What I neglected to consider was the possibility that the same electorate that would forgive Trump’s boorish and often false statements—would be equally indulgent of Carson’s lack of policy expertise. In the Fox debate, Megyn Kelly called attention to Carson’s long string of seeming embarrassing gaffes. “You’ve suggested that the Baltic States are not a part of NATO, just months ago you were unfamiliar with the major political parties and government in Israel, and domestically, you thought Alan Greenspan had been treasury secretary instead of Federal Reserve chair,” Kelly chided. Yet Carson has been hurt no more than Trump by his record of clueless and mistaken comments. 

Stylistically, of course, Trump and Carson couldn’t be farther apart: Carson is as demure as Trump is bombastic, as modest as Trump is boastful, as gentle as Trump is aggressive, and as soft-spoken as Trump is loud. Yet despite these surface differences, the two men have much in common as anti-politicians. They are both candidates whose appeal lies in the fact that they are not polished in the familiar manner of professional pols and have been untainted by the compromises made by those who have actually held elected office.

But they are appealing to different sets of Republican voters. Leaving aside Trump’s xenophobic immigration record, he’s more moderate than Carson, and the other candidates, on a host of issues ranging from taxes to health care. While Trump has managed to gain traction with Republicans who identify themselves as moderate, Carson is making a more traditional pitch to the party’s hardline conservative base. For those who aren’t on the far right, the dog-whistle references Carson made in the debate to Hillary Clinton following the “Alinksy model” and “taking advantage of the useful idiots” might seem like gibberish, for instance, but they are part of a familiar litany on the hard right, where Obama and the Clintons are seen as thinly disguised socialist revolutionaries. The same goes for Carson’s argument that the tax code should be based on the Biblical ideal of tithing (conflating religion with secular policy making)—and his waving aside of concerns about torture as “political correctness.” 

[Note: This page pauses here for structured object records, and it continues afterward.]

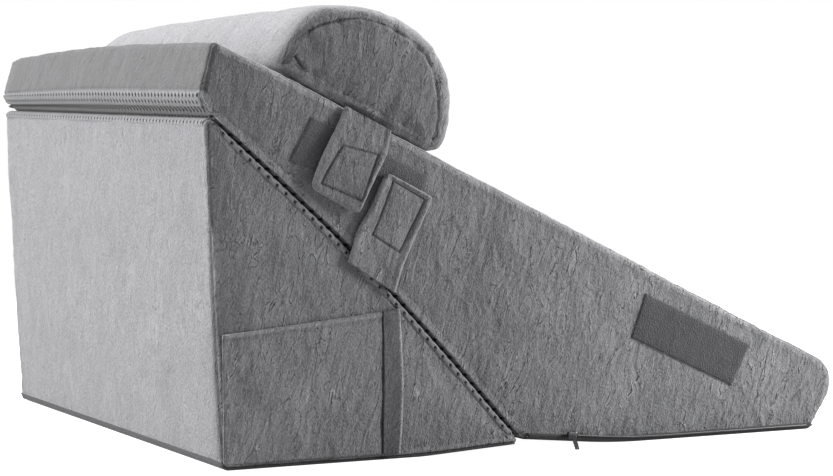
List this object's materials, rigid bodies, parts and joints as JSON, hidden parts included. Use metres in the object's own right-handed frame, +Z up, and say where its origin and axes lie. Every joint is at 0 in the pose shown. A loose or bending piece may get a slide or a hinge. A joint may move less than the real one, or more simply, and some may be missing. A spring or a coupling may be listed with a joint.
{
  "type": "orthopedic wedge pillow set",
  "caption": "Grey plush wedge pillow set: a steep lower wedge carries a long sloping wedge, with a half-moon head bolster held by straps.",
  "frame": {"origin": "on the surface that the set stands on, under the middle of the whole set's box", "axes": "+X from the upright back towards the low nose, +Y from the side with the straps towards the plain side, +Z up"},
  "size_m": [0.7181, 0.6413, 0.4461],
  "materials": {
    "plush": "short-pile plush, matt",
    "perforated_cloth": "smooth perforated knit, matt",
    "base_cloth": "dark non-slip base cloth, matt",
    "loop_tape": "dense loop tape, matt",
    "zip_tape": "black nylon coil",
    "zip_metal": "dark lacquered metal, satin"
  },
  "bodies": {
    "root": {"lower_wedge": "plush", "lower_slope_panel": "perforated_cloth", "lower_base_panel": "base_cloth", "upper_wedge": "plush", "upper_under_panel": "perforated_cloth", "upper_base_panel": "base_cloth", "head_bolster": "plush", "bolster_strap": "plush", "link_strap": "plush", "rear_loop_patch": "loop_tape", "front_loop_patch": "loop_tape", "pocket_panel": "plush", "pocket_gusset": "plush", "zip_coil": "zip_tape", "zip_slider": "zip_metal", "zip_puller": "zip_metal"}
  },
  "joints": []
}
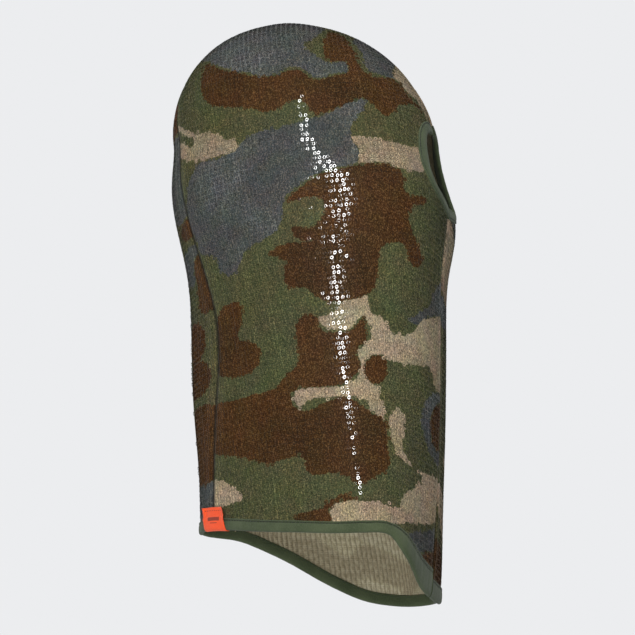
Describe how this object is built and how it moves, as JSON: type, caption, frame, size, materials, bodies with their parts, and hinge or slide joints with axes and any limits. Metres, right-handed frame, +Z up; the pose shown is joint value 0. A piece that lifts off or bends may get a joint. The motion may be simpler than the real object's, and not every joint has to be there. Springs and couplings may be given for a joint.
{
  "type": "balaclava face mask",
  "caption": "Pull-on knitted balaclava in a woodland pattern, with one bound eye opening, a long neck and a pointed bib with a bound edge.",
  "frame": {"origin": "point inside the crown where the top of the wearer's head touches the cloth", "axes": "+Z up through the crown, -Y the way the face looks, +X to the wearer's left"},
  "size_m": [0.175, 0.2304, 0.4912],
  "materials": {
    "camo_knit": "woodland-pattern warp knit set with small clear rings",
    "overlock_seam": "overlocked seam allowance, matt",
    "green_tape": "green elastic binding tape, matt",
    "orange_label": "orange woven label, slight sheen"
  },
  "bodies": {
    "root": {"right_side_panel": "camo_knit", "left_side_panel": "camo_knit", "back_gusset": "camo_knit", "crown_seam": "overlock_seam", "front_seam": "overlock_seam", "right_back_seam": "overlock_seam", "left_back_seam": "overlock_seam", "eye_binding_right": "green_tape", "eye_binding_left": "green_tape", "hem_binding_right": "green_tape", "hem_binding_left": "green_tape", "hem_label": "orange_label"}
  },
  "joints": []
}
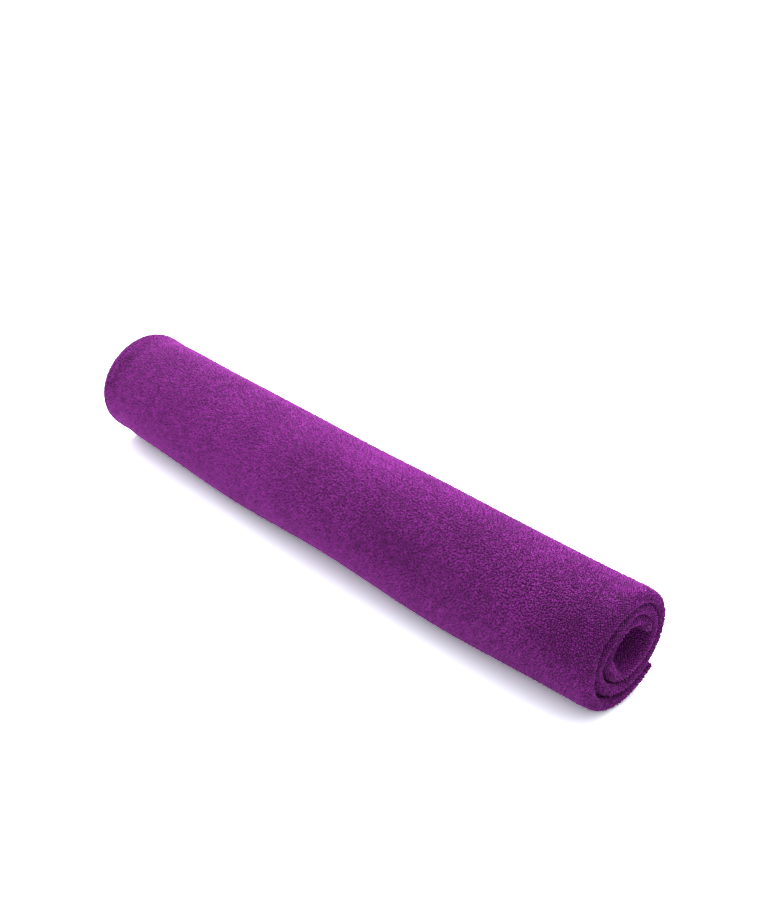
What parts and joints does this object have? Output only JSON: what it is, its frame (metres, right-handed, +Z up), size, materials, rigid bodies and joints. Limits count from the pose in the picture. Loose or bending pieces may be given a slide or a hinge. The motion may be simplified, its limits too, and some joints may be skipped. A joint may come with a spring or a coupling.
{
  "type": "rolled travel towel",
  "caption": "Small plush microfibre quick-dry towel with overlocked hems, folded in half and rolled up along its length.",
  "frame": {"origin": "middle of the roll's footprint, on the surface it lies on", "axes": "+X along the roll towards its folded end, +Z up, +Y towards the side that the free edge is on"},
  "size_m": [0.38, 0.0645, 0.0628],
  "materials": {
    "plush_microfibre": "short dense pile, matt with a soft sheen",
    "overlock_thread": "close rows of textured polyester thread, matt"
  },
  "bodies": {
    "root": {"cloth_panel": "plush_microfibre", "core_side_hem": "overlock_thread", "free_side_hem": "overlock_thread", "inner_end_hem": "overlock_thread", "outer_end_hem": "overlock_thread"}
  },
  "joints": []
}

The key to Carson’s rise if that he’s finding a niche for himself as both an anti-Trump and an anti-Obama. For Republicans who see Obama and social movements like Black Lives Matter as encouraging social breakdown and divisiveness, Carson presents himself as a reassuring model of racial reconciliation, a black man who eschews bitterness and can succeed without raising his voice about racism. “I think the bully pulpit is a wonderful place to start healing that divide,” Carson said at the first debate. “You know, we have the purveyors of hatred who take every single incident between people of two races and try to make a race war out of it, and drive wedges into people. And this does not need to be done.” 

Carson is a paradoxical figure: a genial fanatic who combines extreme ideas with a comforting, trust-inducing persona. On a personal level he’s much more winning that Trump, but in policy terms no less frightening.  

As we watch how Carson performs in tonight’s second debate, it’ll be essential to put aside all pre-existing ideas and remember that the candidates are speaking to a Republican audience, not the public at large. As we learned last month, onstage antics that might look outlandish or amateur-hour could be the key to winning. The Republican audience is as much a part of the drama as the candidates on stage, and we have to understand them as well as those aspiring to the White House. Carson, it seems, understands them very well.